PACE has urged the United Kingdom to ensure that Brexit does not result in any diminution of rights for the people of Northern Ireland, warning that the withdrawal from the European Union has “reignited deep-seated tensions in Northern Irish society, furthering political division and contributing significantly to the paralysis of devolved institutions”.
Approving a resolution based on a report by George Katrougalos (Greece, UEL), the Assembly said that Brexit had “shaken the delicate balance created by the peace process and threatened the common human rights space previously shared by all people on the island of Ireland”.
There are also “serious concerns” regarding the compatibility of the Northern Ireland Troubles Legacy and Reconciliation Bill with the European Convention on Human Rights, the parliamentarians pointed out.

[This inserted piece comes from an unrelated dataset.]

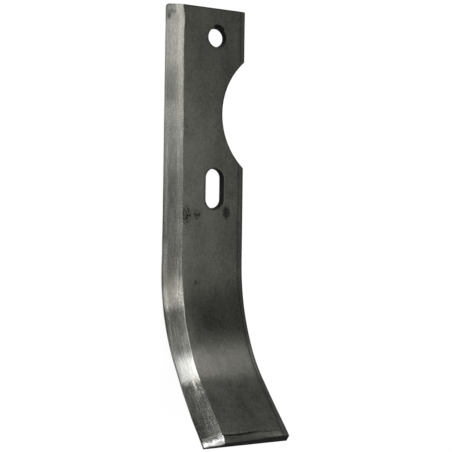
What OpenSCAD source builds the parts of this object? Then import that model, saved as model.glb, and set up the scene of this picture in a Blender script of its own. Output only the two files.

While the Ireland/Northern Ireland Protocol has had an overall positive economic effect on Northern Ireland, the Assembly noted that “the related rhetoric has been divisive” and used as a pretext to hold public institutions in Northern Ireland hostage.
The parliamentarians urged the UK to “reaffirm its commitment to the European Convention on Human Rights” and, as regards the Protocol, to “refrain from unilateral actions which undermine international law”.
They also called on authorities and political forces in Northern Ireland to “return to power-sharing immediately.”
Both the UK and Ireland should work together in a “cooperative, constructive and forward-looking spirit” to deal with the legacy of the Troubles, and make implementation of the Good Friday Agreement “an utmost priority”.